As early as this Court’s decision in Hill v. Alderman of Charlotte, 72 N.C. 55 (1875), the state and its agencies have been immune from tort liability under the common law doctrine of sovereign immunity. Sovereign immunity continues to be a viable protection against tort claims for local governments. It is subject, however, to certain legislatively created exceptions allowing local governments to purchase liability insurance to protect the public, see N.C.G.S. §§ 153A-435 (1999) (applying to counties), 160A-485 (1999) (applying to cities), and court-made exceptions for public officials involved in conduct that is either corrupt, malicious, or outside of and beyond the scope of their official authority, see Meyer v. Walls, 347 N.C. 97, 112, 489 S.E.2d 880, 888 (1997).

This Court adopted for the first time the common law public duty doctrine and explained its application to local governments in Braswell v. Braswell, 330 N.C. 363, 410 S.E.2d 897 (1991). We stated in Braswell:

The general common law rule, known as the public duty doctrine, is that a municipality and its agents act for the benefit of *461the public, and therefore, there is no liability for the failure to furnish police protection to specific individuals. This rule recognizes the limited resources of law enforcement and refuses to judicially impose an overwhelming burden of liability for failure to prevent every criminal act.

Id. at 370-71, 410 S.E.2d at 901 (citation omitted).

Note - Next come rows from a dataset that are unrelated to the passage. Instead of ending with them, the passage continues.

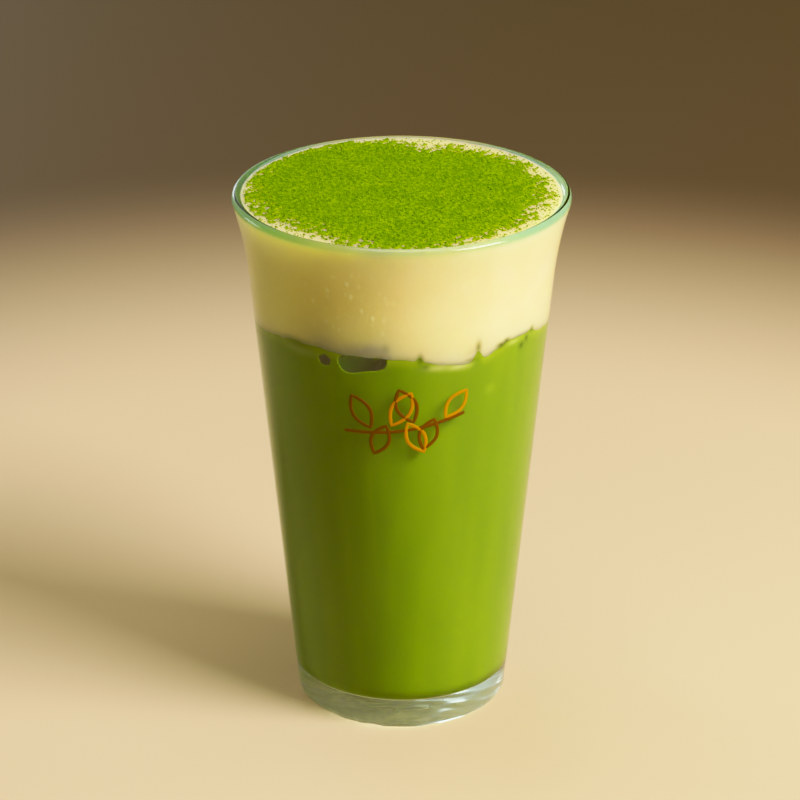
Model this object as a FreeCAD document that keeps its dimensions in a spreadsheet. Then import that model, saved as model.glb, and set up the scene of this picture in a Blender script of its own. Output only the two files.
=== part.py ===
"""Matcha einspanner: a flared tumbler of iced matcha latte under a thick cap of cream, dusted with matcha.

The frame has its origin at the centre of the circle that the tumbler stands on, with +Z up along the
tumbler's axis. All lengths are in millimetres.

Sub-parts, each written to parts/LABEL.step:
    glass          pressed tumbler with a heavy punted base, a straight taper and a flared, rounded lip
    matcha_latte   the green drink, from the floor of the tumbler up to the uneven line under the cream
    cream          the cap of cream, pushed up and down by the ice below it, filled nearly to the lip
    matcha_dusting the thin bed of sieved powder on the cream, with its uneven edge
"""

import FreeCAD, Part
import math
import os
import Sketcher

DIMENSIONS = [
    # alias, millimetres or degrees, what it is
    ("glass_height", 140.0, "height of the tumbler"),
    ("rim_radius", 43.0, "outermost radius of the lip"),
    ("lip_radius", 1.25, "fire-polished rounding of the lip"),
    ("neck_radius", 38.9, "outer radius where the flare starts"),
    ("flare_height", 118.0, "height where the flare starts"),
    ("taper_angle", 5.71, "lean of the straight wall from upright"),
    ("wall_thickness", 2.3, "across the wall, measured level"),
    ("heel_radius", 3.7, "rounding of the outer bottom edge"),
    ("foot_radius", 20.5, "inner radius of the flat standing ring"),
    ("punt_rise", 1.5, "hollow under the middle of the base"),
    ("floor_height", 8.1, "top of the heavy base"),
    ("corner_radius", 4.5, "rounding where the floor meets the wall"),
    ("cream_crown", 140.1, "highest point of the cream"),
    ("crown_back", 16.0, "the cream is highest this far behind the axis"),
    ("cream_dome", 1000.0, "radius of the cream's low dome"),
    ("cream_line", 108.0, "mean height where cream meets latte"),
    ("line_swell", 0.3, "height of the slow waves of that line"),
    ("dusting_radius", 38.2, "mean radius of the bed of powder"),
    ("dusting_left", 0.8, "the bed lies this far towards -X of the axis"),
    ("dusting_back", 0.8, "the bed lies this far towards +Y of the axis"),
    ("dusting_depth", 0.32, "depth of the powder in the middle"),
    ("dusting_edge_depth", 0.12, "depth of the powder at its edge"),
]

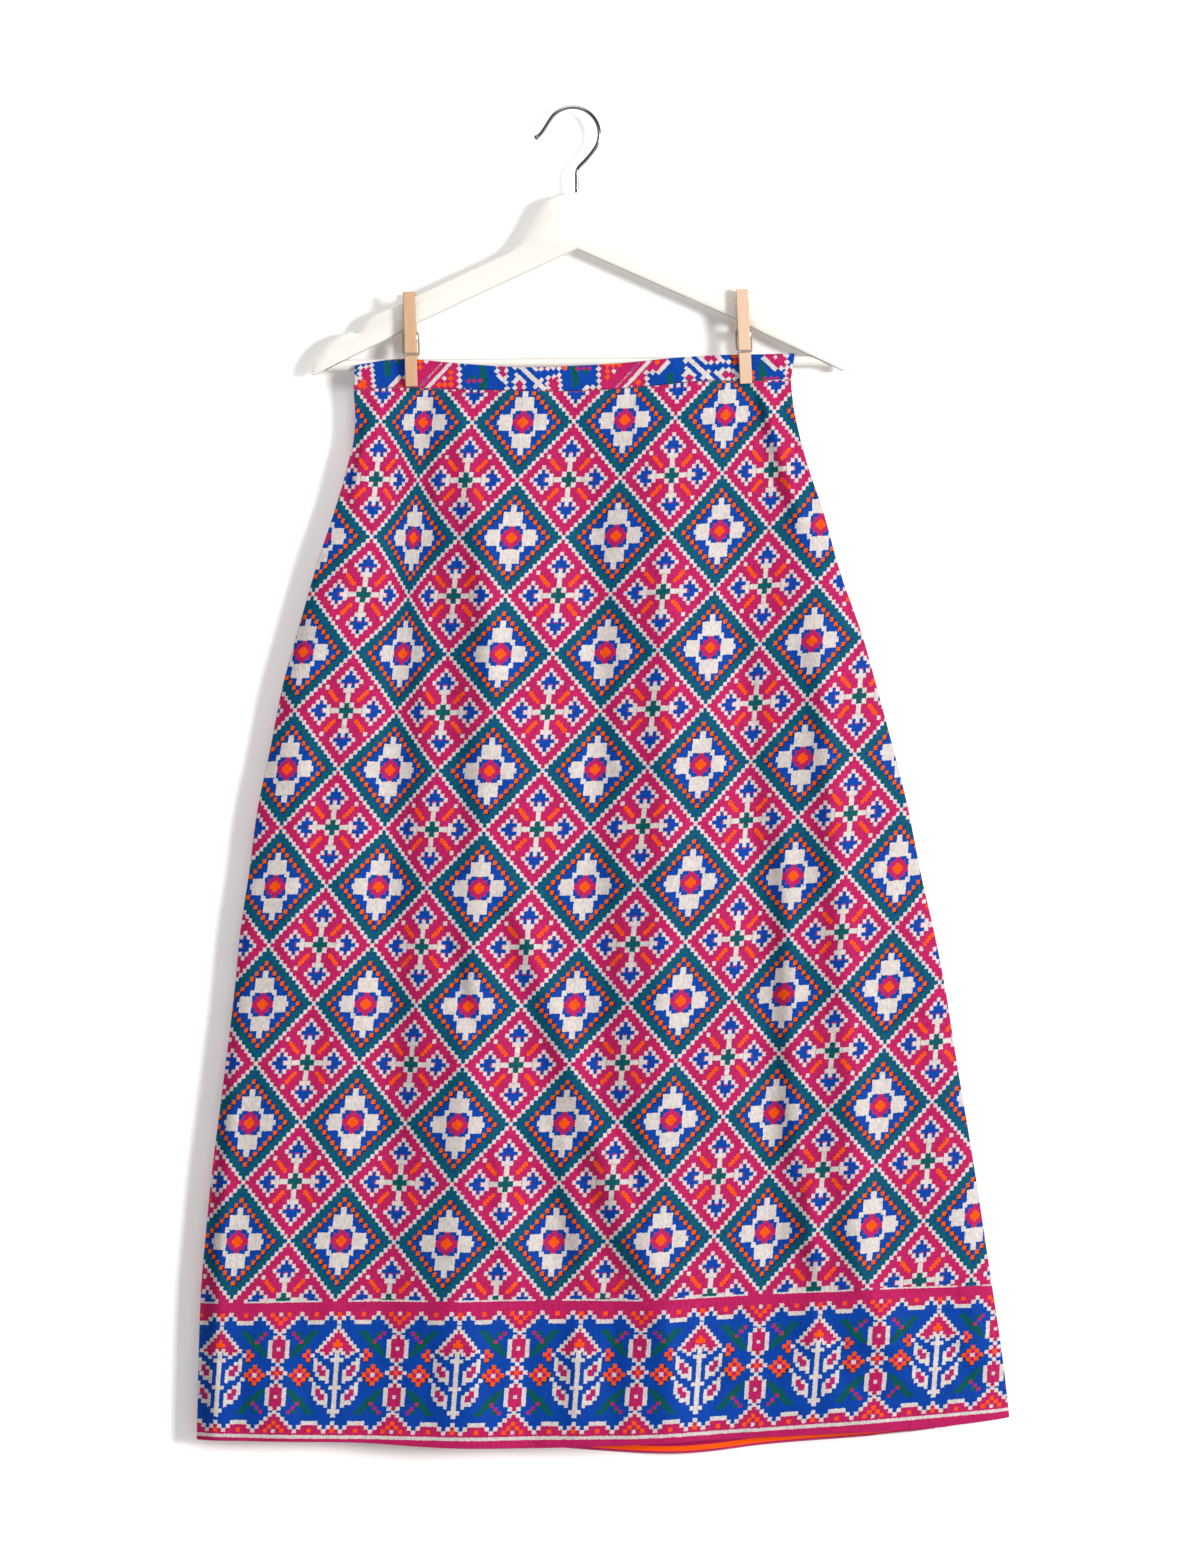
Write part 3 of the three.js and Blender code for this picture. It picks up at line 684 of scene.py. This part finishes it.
BACK_FLUTES = [
    (-110, -262, -150, -1096, 4, -1.8, 16), (-60, -262, -84, -1096, -4, 1.8, 16),
    (4, -262, -16, -1096, 3, -2, 15), (62, -262, 74, -1096, -4, 1.8, 16),
    (126, -300, 170, -1096, 5, -1.8, 15), (-186, -400, -230, -1090, 4, 1.6, 16),
    (196, -400, 244, -1080, -4, 1.8, 15),
]

FRONT_CREASES = [
    # puckers below the waist seam
    (-168, -226, -172, -262, 1, -0.9, 4), (-160, -226, -162, -288, -2, 0.8, 5),
    (-148, -226, -152, -256, 1, -0.8, 3.4), (-120, -226, -124, -250, 1, -0.7, 3.2),
    (-110, -228, -116, -262, -1, 0.7, 3.8), (-101, -228, -104, -248, 0.5, -0.9, 3),
    (-93, -228, -97, -270, 1, 0.7, 3.6), (-84, -229, -86, -256, 0, -0.9, 3.1),
    (-76, -229, -81, -281, -1, 0.8, 4.1), (-66, -229, -68, -253, 0.5, -0.8, 2.9),
    (-57, -229, -60, -267, 1, 0.9, 3.6), (-49, -229, -50, -249, 0, -0.9, 2.9),
    (-40, -230, -45, -284, -1.5, 0.8, 4.2), (-31, -230, -32, -254, 0.5, -1, 3.1),
    (-22, -230, -25, -261, 0.5, 0.8, 3.5), (-13, -230, -13, -251, 0, -0.9, 3),
    (-4, -230, -7, -277, 1, 0.9, 4), (6, -230, 6, -256, 0, -1, 3.2),
    (15, -230, 14, -269, -1, 0.8, 3.9), (25, -230, 27, -252, 0.5, -0.9, 3),
    (34, -229, 33, -263, 0.5, 0.7, 3.6), (46, -229, 48, -254, 0, -0.7, 3.4),
    (60, -228, 61, -274, 1, 0.7, 4.6), (76, -227, 79, -251, 0, -0.7, 3.4),
    (93, -226, 95, -262, -1, 0.6, 4.4), (108, -225, 112, -249, 0, -0.7, 3.6),
    (124, -224, 128, -266, 1, 0.7, 4.2), (150, -222, 158, -268, 2, -1.1, 4.2),
    (160, -221, 171, -290, 2, 1.1, 5), (169, -220, 180, -262, 1, -0.8, 3.6),
    # slanting folds from the upper corners
    (172, -262, 205, -352, 4, 1.4, 8), (188, -290, 214, -392, -3, -1.2, 7),
    (-171, -262, -189, -334, -3, 1.2, 7), (-160, -300, -186, -420, 4, -1, 8.5),
    (-176, -350, -204, -470, 3, 0.9, 9),
    # long soft lines down the front
    (-117, -420, -152, -800, 8, 0.7, 13), (-92, -560, -120, -900, -6, -0.7, 12),
    (-30, -360, -58, -640, 5, -0.7, 12), (48, -400, 46, -760, -6, -0.7, 12),
    (112, -380, 128, -720, 6, 0.7, 13), (176, -470, 204, -820, -7, -0.8, 13),
    (-205, -620, -236, -980, 6, -0.8, 12), (-70, -700, -6, -905, 8, 0.9, 9),
    (-52, -745, 20, -945, -6, -0.9, 8), (24, -820, 44, -1010, 4, 0.7, 11),
    (96, -760, 98, -1010, -5, -0.7, 12), (148, -840, 168, -1040, 5, 0.7, 12),
    (262, -700, 296, -960, 5, -0.8, 12), (232, -900, 262, -1060, -4, 0.8, 11),
    (-262, -840, -276, -1050, 4, 0.7, 11), (-150, -900, -166, -1070, -4, -0.8, 11),
    # ripples along the hem
    (-268, -1040, -276, -1100, 1, -1.3, 8), (-236, -1020, -240, -1100, -1, 1.5, 9),
    (-214, -1030, -222, -1100, 1, -2, 8), (-186, -1030, -190, -1100, -1, 1.5, 9),
    (-117, -1000, -119, -1120, 0, -2.4, 11), (-80, -995, -82, -1120, 1, 3.6, 11),
    (-39, -1000, -38, -1120, -1, -2.6, 10), (3, -985, 5, -1120, 1, 4.2, 9.5),
    (32, -985, 33, -1120, 0, -3.2, 9), (76, -980, 80, -1120, -1, 4.2, 11),
    (112, -1020, 118, -1110, 0, -2.2, 10), (134, -1040, 138, -1100, 0, -1.3, 8),
    (196, -1030, 204, -1096, 1, -1.6, 9), (226, -1050, 300, -1062, 3, -2.8, 6),
    (250, -1064, 330, -1070, -2, 1.4, 6), (226, -1014, 348, -1004, 2, 4.2, 9),
    (300, -990, 340, -1062, 4, -2.8, 8), (316, -960, 346, -1040, -2, 1.5, 7),
]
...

The holding in Braswell was specifically limited to the facts in that case and to the issue of whether the sheriff negligently failed to protect the decedent. This limitation is consistent with the origin of the public duty doctrine in the United States in South v. Maryland ex rel. Pottle, 59 U.S. 396, 15 L. Ed. 433 (1855).

While this Court has extended the public duty doctrine to state agencies required by statute to conduct inspections for the public’s general protection, see Hunt v. N.C. Dep’t of Labor, 348 N.C. 192, 499 S.E.2d 747 (1998); Stone v. N.C. Dep’t of Labor, 347 N.C. 473, 495 S.E.2d 711, cert. denied, — U.S. —, 142 L. Ed. 2d 449 (1998), we have never expanded the public duty doctrine to any local government agencies other than law enforcement departments when they are exercising their general duty to protect the public, see Isenhour v. Hutto, 350 N.C. 601, 517 S.E.2d 121 (1999) (refusing to extend the public duty doctrine to shield a city from liability for the allegedly negligent acts of a school crossing guard). We decline to expand the public duty doctrine in this case. Thus, the public duty doctrine, as it applies to local government, is limited to the facts of Braswell.

Because we decline to expand the public duty doctrine as it applies to local governments, we reverse the decision of the Court of Appeals and remand to that court for reinstatement of the trial court’s order denying defendant’s Rule 12(b)(6) motion to dismiss.